The ’90s brought more specialized programs, including for those affected by domestic violence, babies with complex medical issues, expectant mothers with nowhere to go and child welfare. Providing care for these often-overlooked and vulnerable populations is at the heart of what Catholic Charities Hawai‘i is all about.
“We serve the little niches of the community that are high-risk and that other people aren’t really providing services for,” says Leong Saunders. “But everything we do is because the need is there.”
In the latter half of the decade, Catholic Charities Housing Development Corp. was formed, which allowed the organization to build homes from the ground up to provide residents with a stable place to live.
“We wanted to make sure there was affordable housing that was safe, dignified and that people could afford to stay in Hawai‘i,” says Andrade, who adds that, in the next year, the organization will have built nearly 700 units on O‘ahu and Maui.
Fast-forward to when the pandemic hit and everything — people and entities alike — were forced to evolve. Some struggled to find their place in the current state of the world, but this was nothing new to Catholic Charities Hawai‘i, which had been doing that for 75 years.
“We’ve always looked at what the emerging needs were at the time,” says Leong Saunders. “What we did 75 years ago is not what we’re doing now, and what we did 10 years ago probably looks a little bit different, too. Even though we have our core values, when things change and the needs of the community change, we have to change with it.”
Through its rental assistance program, Catholic Charities Hawai‘i rolled out more than $120 million to thousands of local residents who were financially impacted during the pandemic. They had to double their staff and it was all hands on deck, as Leong Saunders remembers it.
“We all jumped in and participated, even the executive management team,” she says. “I was answering all of the questions that were coming through our website, and that isn’t something that the VP of philanthropy would normally do. It was a lot of work … but it felt really good to be a part of it.”
The majority of these programs of the past are still in full swing today (and not one was lost to the pandemic). But the organization is always looking toward the future, prepared for whatever may come its way. Proceeds from its 75th anniversary gala, for example, will benefit senior services, West O‘ahu outreach and foster youth programs.
“We want to be around for another 75 years,” says Leong Saunders. “I would love to work myself out of job, which means there’s no longer a need for social services, but I think that people will always have a need in different periods of their lives for a hand up. That’s something that Catholic Charities has been able to provide for 75 years.”
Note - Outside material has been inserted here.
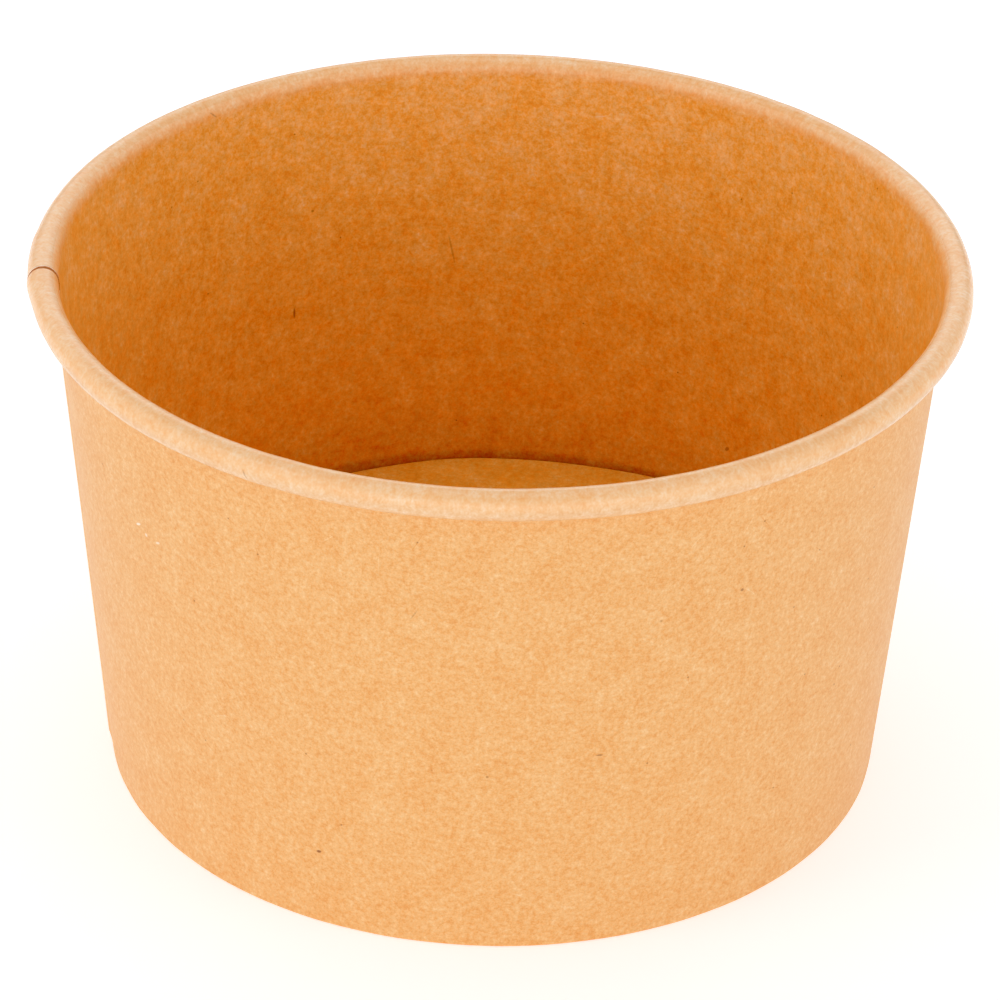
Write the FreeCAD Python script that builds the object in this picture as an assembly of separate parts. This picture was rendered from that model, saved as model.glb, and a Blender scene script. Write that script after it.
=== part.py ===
import FreeCAD, Part
import math
import os

from FreeCAD import Vector

# A round paper tub of two pieces of board. All sizes are in millimetres and
# degrees, +Z is up, the tub stands on Z = 0 and its axis is the Z axis.
#
#   side_wall  a fan-shaped blank wrapped into a cone and sealed to itself in
#              one lap seam, its top edge curled outwards into a hollow rim and
#              its bottom edge folded inwards and up
#   base_disc  a flat floor with a skirt turned down all round, held between the
#              side wall and the side wall's folded-in edge

# ---- driving dimensions ----------------------------------------------------
rim_radius = 47.5          # outermost radius, at the widest point of the rim
height = 56.0              # from the surface it stands on to the top of the rim
taper = 5.0                # lean of the wall from the vertical

wall_board = 0.40          # thickness of the side wall's board
disc_board = 0.35          # thickness of the bottom disc's board

# rim roll: an oval, taller than it is wide
rim_half_width = 1.44
rim_half_height = 1.574
rim_to_wall_gap = 0.06     # between the returning roll and the wall's outside
rim_tuck_radius = 0.95     # outside radius of the edge curled up inside the roll
rim_tuck_turn = 62.0       # how far that edge curls on past the wall's line

# bottom fold
fold_corner_radius = 0.45  # outside radius of the fold's two corners
flap_top = 7.8             # height of the folded-in edge's free end

# floor
floor_top = 9.2            # height of the floor's upper face
disc_bend_radius = 0.75    # outside radius where the floor turns down
skirt_end = 0.50           # height of the skirt's free end

# lap seam
lap_inner_edge = 186.0     # direction of the inner layer's cut edge
lap_outer_edge = 176.0     # direction of the outer layer's cut edge
lap_step = 0.24            # extra thickness of the pressed, sealed lap
lap_rim_step = 0.12        # the same on the rim's outside, where it is rolled flat
lap_ramp = 2.5             # how far round the outer layer takes to come down
lap_groove = 0.16          # depth of the groove along the inner layer's cut edge

# ---- drawing helpers -------------------------------------------------------


def rad(a):
    return math.radians(a)


def beside(x, z, heading, s):
    """The point s to the left of a path at (x, z) that runs along heading."""
    return Vector(x - s * math.sin(rad(heading)), 0, z + s * math.cos(rad(heading)))


def follow(x, z, heading, steps, sides):
    """Follows straight runs and tangent bends, and draws one edge for each step
    at each distance in sides to the left of the path. A step is ("run", length)
    or ("bend", path radius, turn), where a positive turn is to the left.
    Returns the edges of each side, and where the path ended."""
    drawn = [[] for _ in sides]
    for step in steps:
        if step[0] == "run":
            x1 = x + step[1] * math.cos(rad(heading))
            z1 = z + step[1] * math.sin(rad(heading))
            for s, edges in zip(sides, drawn):
                edges.append(
                    Part.LineSegment(
                        beside(x, z, heading, s), beside(x1, z1, heading, s)
                    ).toShape()
                )
            x, z = x1, z1
        else:
            radius, turn = step[1], step[2]
            way = 1.0 if turn > 0 else -1.0
            cx = x - way * radius * math.sin(rad(heading))
            cz = z + way * radius * math.cos(rad(heading))

            def at(angle, s):
                r = radius - way * s
                return Vector(
                    cx + way * r * math.sin(rad(angle)),
                    0,
                    cz - way * r * math.cos(rad(angle)),
                )

            for s, edges in zip(sides, drawn):
                edges.append(
                    Part.Arc(
                        at(heading, s), at(heading + turn / 2, s), at(heading + turn, s)
                    ).toShape()
                )
            heading += turn
            x = cx + way * radius * math.sin(rad(heading))
            z = cz - way * radius * math.cos(rad(heading))
    return drawn, (x, z, heading)


def ends(edge):
    return edge.valueAt(edge.FirstParameter), edge.valueAt(edge.LastParameter)


def between(one, other):
    """The flat face between two lines of edges that run side by side."""
    first = Part.LineSegment(ends(one[0])[0], ends(other[0])[0]).toShape()
    last = Part.LineSegment(ends(one[-1])[1], ends(other[-1])[1]).toShape()
    return Part.Face(Part.Wire(Part.__sortEdges__([*one, last, *other, first])))


def outline(points):
    """A flat face in the section plane, from (radius, height) corners."""
    corners = [Vector(x, 0, z) for x, z in points]
    return Part.Face(Part.makePolygon([*corners, corners[0]]))


def turned(face, start=0.0, sweep=360.0):
    """The solid that a section makes when it is turned about the axis."""
    section = face.copy()
    section.rotate(Vector(0, 0, 0), Vector(0, 0, 1), start)
    return section.revolve(Vector(0, 0, 0), Vector(0, 0, 1), sweep)


def column(low, high):
    """A straight-sided solid between two outlines of (direction, radius) at two
    heights, each given as (height, corners)."""
    wires = []
    for z, corners in (low, high):
        points = [
            Vector(r * math.cos(rad(a)), r * math.sin(rad(a)), z) for a, r in corners
        ]
        wires.append(Part.makePolygon([*points, points[0]]))
    return Part.makeLoft(wires, True, True)


# ---- the rim roll ----------------------------------------------------------
# The roll's outside is the board's inner face. It is an oval of two radii that
# meet at 45 degrees: crown_radius at the top and bottom, side_radius at the
# sides.
c45 = math.cos(rad(45))
crown_radius = (rim_half_width * c45 - rim_half_height * (1 - c45)) / (
    c45**2 - (1 - c45) ** 2
)
side_radius = (rim_half_height * c45 - rim_half_width * (1 - c45)) / (
    c45**2 - (1 - c45) ** 2
)
up = 90.0 - taper  # the direction of the wall, in the section

# from the top of the roll back down to where the curl begins
start_x = rim_radius - rim_half_width
start_z = height
start_x -= crown_radius * math.sin(rad(45))
start_z -= crown_radius * (1 - math.cos(rad(45)))
start_x -= side_radius * (math.sin(rad(up)) - math.sin(rad(45)))
start_z -= side_radius * (math.cos(rad(45)) - math.cos(rad(up)))


def wall_inside(z):
    """Radius of the wall's inner face at a height."""
    return start_x - (start_z - z) * math.tan(rad(taper))


def wall_outside(z):
    return wall_inside(z) + wall_board / math.cos(rad(taper))


# the return of the roll: one radius, from the outer side's lower end to where it
# runs beside the wall, rim_to_wall_gap away from it
low_x = rim_radius - side_radius * (1 - c45)
low_z = height - rim_half_height - side_radius * c45
return_dx = math.sin(rad(-135)) - math.sin(rad(up - 360))
return_dz = math.cos(rad(up - 360)) - math.cos(rad(-135))
return_radius = (
    wall_outside(low_z) + rim_to_wall_gap / math.cos(rad(taper)) - low_x
) / (return_dx - return_dz * math.tan(rad(taper)))

half = wall_board / 2
curl = [
    ("bend", side_radius - half, 45 - up),
    ("bend", crown_radius - half, -90.0),
    ("bend", side_radius - half, -90.0),
    ("bend", return_radius - half, up - 360 + 135),
    ("bend", rim_tuck_radius - half, -rim_tuck_turn),
]

# ---- the bottom fold -------------------------------------------------------
# The skirt of the disc fills the fold, so the two lines of the side wall's board
# are one disc thickness apart. The fold has a flat land to stand on.
fold_mid = fold_corner_radius - half
fold_land = (wall_board + disc_board - 2 * fold_mid) / math.cos(rad(taper))

# the wall's middle line, from the top of the fold to the start of the curl
mid_top_x = start_x + half * math.cos(rad(taper))
mid_top_z = start_z - half * math.sin(rad(taper))
mid_low_z = half + fold_mid * (1 - math.cos(rad(up)))
wall_run = (mid_top_z - mid_low_z) / math.cos(rad(taper))
mid_low_x = mid_top_x - wall_run * math.sin(rad(taper))

# the flap's middle line, from its free end down to the fold
flap_low_x = (
    mid_low_x
    - fold_mid * math.sin(rad(up))
    - fold_land
    - fold_mid * (math.sin(rad(0)) - math.sin(rad(up - 180)))
)
flap_low_z = half + fold_mid * (math.cos(rad(0)) - math.cos(rad(up - 180)))
flap_run = (flap_top - flap_low_z) / math.cos(rad(taper))
flap_top_x = flap_low_x + flap_run * math.sin(rad(taper))
flap_top_z = flap_low_z + flap_run * math.cos(rad(taper))

sheet = [
    ("run", flap_run),
    ("bend", fold_mid, 180 - up),
    ("run", fold_land),
    ("bend", fold_mid, up),
    ("run", wall_run),
    *curl,
]
(inner_face, outer_face), sheet_end = follow(
    flap_top_x, flap_top_z, up - 180, sheet, (half, -half)
)
ring = turned(between(inner_face, outer_face))

# ---- the lap seam ----------------------------------------------------------
# The inner layer keeps the wall's inner face and lies on the outside of the rim.
# The outer layer stands proud of the wall's outside. Pressed and sealed, the two
# are one thickness of wall_board + lap_step.
sweep = lap_inner_edge - lap_outer_edge
lean = math.cos(rad(taper))

low_proud, high_proud = fold_corner_radius + 0.05, low_z - 0.15
wall_lap = turned(
    outline(
        [
            (wall_outside(low_proud) - half, low_proud),
            (wall_outside(low_proud), low_proud),
            (wall_outside(low_proud + lap_step) + lap_step / lean, low_proud + lap_step),
            (wall_outside(high_proud) + lap_step / lean, high_proud),
            (wall_outside(high_proud + lap_step), high_proud + lap_step),
            (wall_outside(high_proud + lap_step) - half, high_proud + lap_step),
        ]
    ),
    lap_outer_edge,
    sweep,
)


def flap_inside(z):
    """Radius of the flap's face towards the axis."""
    return flap_low_x - half / lean + (z - flap_low_z) * math.tan(rad(taper))


flap_lap = turned(
    outline(
        [
            (flap_inside(low_proud) + half, low_proud),
            (flap_inside(low_proud), low_proud),
            (flap_inside(low_proud + lap_step) - lap_step / lean, low_proud + lap_step),
            (flap_inside(flap_top - 0.1) - lap_step / lean, flap_top - 0.1),
            (flap_inside(flap_top - 0.1) + half, flap_top - 0.1),
        ]
    ),
    lap_outer_edge,
    sweep,
)

# on the rim the extra layer goes from the inside of the wall over the top and
# round to the underside
fade_z = start_z - 5.0
proud, _ = follow(
    start_x + half * math.cos(rad(taper)),
    start_z - half * math.sin(rad(taper)),
    up,
    [*curl[:3], ("bend", return_radius - half, -60.0)],
    (half + lap_rim_step, 0.0),
)
rim_lap = turned(between(*proud), lap_outer_edge, sweep)
fade = turned(
    outline(
        [
            (wall_inside(fade_z), fade_z),
            (start_x - lap_rim_step * lean, start_z + lap_rim_step * math.sin(rad(taper))),
            (start_x + half * lean, start_z - half * math.sin(rad(taper))),
            (wall_inside(fade_z) + half, fade_z),
        ]
    ),
    lap_outer_edge,
    sweep,
)

# past the inner layer's cut edge the outer layer comes down to the wall's line,
# with a narrow groove left behind the edge on the inside
end = lap_inner_edge + lap_ramp
ramp = column(
    *(
        (
            z,
            [
                (lap_inner_edge - 0.2, wall_outside(z) - half),
                (lap_inner_edge - 0.2, wall_outside(z) + lap_step / lean),
                (lap_inner_edge, wall_outside(z) + lap_step / lean),
                (end, wall_outside(z)),
                (end, wall_outside(z) - half),
            ],
        )
        for z in (low_proud + lap_step, high_proud)
    )
)
groove = column(
    *(
        (
            z,
            [
                (lap_inner_edge, wall_inside(z) - 0.6),
                (lap_inner_edge, wall_inside(z) + lap_groove),
                (end, wall_inside(z)),
                (end, wall_inside(z) - 0.6),
            ],
        )
        for z in (floor_top + 0.05, start_z)
    )
)

side_wall = ring.fuse([wall_lap, flap_lap, rim_lap, fade, ramp]).cut(groove)
side_wall = side_wall.removeSplitter()
if side_wall.ShapeType != "Solid":
    side_wall = side_wall.Solids[0]

# ---- the bottom disc -------------------------------------------------------
# The skirt's outside lies on the wall's inner face, and its inside on the flap.
disc_half = disc_board / 2
disc_mid = disc_bend_radius - disc_half
bend_low_z = floor_top - disc_half - disc_mid * (1 + math.cos(rad(up)))
skirt_run = (bend_low_z - skirt_end) / lean
# the skirt's middle line is half a thickness in from the wall's inner face
skirt_x = wall_inside(skirt_end) - disc_half / lean
bend_low_x = skirt_x + skirt_run * math.sin(rad(taper))
panel_x = bend_low_x - disc_mid * math.sin(rad(up))
(disc_inside, disc_outside), disc_end = follow(
    skirt_x,
    skirt_end,
    up,
    [("run", skirt_run), ("bend", disc_mid, 180 - up), ("run", panel_x)],
    (disc_half, -disc_half),
)
base_disc = turned(between(disc_inside, disc_outside))
if base_disc.ShapeType != "Solid":
    base_disc = base_disc.Solids[0]

# ---- write the pieces ------------------------------------------------------
os.makedirs("parts", exist_ok=True)
for name, shape in (("side_wall", side_wall), ("base_disc", base_disc)):
    shape.exportStep("parts/%s.step" % name)
    box = shape.BoundBox
    print(
        name,
        shape.ShapeType,
        "valid" if shape.isValid() else "NOT VALID",
        "volume %.1f" % shape.Volume,
        "faces %d" % len(shape.Faces),
        "x %.3f %.3f y %.3f %.3f z %.3f %.3f"
        % (box.XMin, box.XMax, box.YMin, box.YMax, box.ZMin, box.ZMax),
    )
print(
    "radii %.3f %.3f %.3f wall outside at the bottom %.3f land %.3f at radius %.3f"
    % (
        crown_radius,
        side_radius,
        return_radius,
        wall_outside(0),
        fold_land,
        mid_low_x - fold_mid * math.sin(rad(up)) - fold_land / 2,
    )
)
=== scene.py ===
import math

import bpy
import numpy as np
from mathutils import Matrix, Vector


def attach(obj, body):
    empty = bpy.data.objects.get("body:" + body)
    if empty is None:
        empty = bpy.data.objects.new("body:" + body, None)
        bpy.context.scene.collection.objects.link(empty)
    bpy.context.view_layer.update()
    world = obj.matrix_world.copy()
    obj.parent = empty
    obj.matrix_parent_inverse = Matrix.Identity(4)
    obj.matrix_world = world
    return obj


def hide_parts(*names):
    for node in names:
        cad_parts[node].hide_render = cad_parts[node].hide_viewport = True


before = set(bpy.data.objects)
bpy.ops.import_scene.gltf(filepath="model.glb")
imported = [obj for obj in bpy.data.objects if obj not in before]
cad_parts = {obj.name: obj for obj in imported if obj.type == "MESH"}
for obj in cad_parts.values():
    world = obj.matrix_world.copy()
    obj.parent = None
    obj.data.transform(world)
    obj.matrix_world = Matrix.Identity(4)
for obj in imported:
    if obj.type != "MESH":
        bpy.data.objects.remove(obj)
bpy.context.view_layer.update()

# Lengths here are in millimetres and angles in degrees, unless they say
# otherwise. Meshes are written in metres.
MM = 0.001


def rad(a):
    return math.radians(a)


def ease(a, b, x):
    """0 before a, 1 after b, smooth between."""
    t = np.clip((np.asarray(x, float) - a) / (b - a), 0.0, 1.0)
    return t * t * (3 - 2 * t)


# ---- the tub's dimensions, as in the CAD ------------------------------------
RIM_RADIUS, HEIGHT, TAPER = 47.5, 56.0, 5.0
BOARD, DISC_BOARD = 0.40, 0.35
HALF_WIDTH, HALF_HEIGHT, ROLL_GAP = 1.44, 1.574, 0.06
TUCK_RADIUS, TUCK_TURN = 0.95, 62.0
CORNER, FLAP_TOP = 0.45, 7.8
FLOOR_TOP, DISC_BEND, SKIRT_END = 9.2, 0.75, 0.50
INNER_EDGE, OUTER_EDGE = 186.0, 176.0
LAP = INNER_EDGE - OUTER_EDGE
LAP_STEP, LAP_RIM_STEP = 0.24, 0.12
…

Van Tassell adds, “What makes Hawai‘i special is that you don’t have to struggle with the conversation about taking care of our kūpuna or taking care of our keiki. It’s already there, it’s already part of the dialogue. So, then the question is not where should our values, resources and efforts be placed, it becomes a question of how can we best do this?
“We all look forward to being together and celebrating as we carve out our path for the next 75 years,” he says. “There’s a lot of hope. If I could summarize it in one word for us, it’s hope. We’re a community of hope sharing hope with others — and will continue to do that.”
They say if you love what you do, you’ll never have to work a day in your life. Van Tassell and his staff are evidence of that sentiment, and, given the chance, they probably wouldn’t want to be off the clock anyway, when serving the people of Hawai‘i is what they love to do.
Catholic Charities Hawai‘i’s breadth of programs cover housing and homelessness, kūpuna, mental health, family and youth, immigration and citizenship, and more. Its office is located at 1822 Ke‘eaumoku St. in Makiki.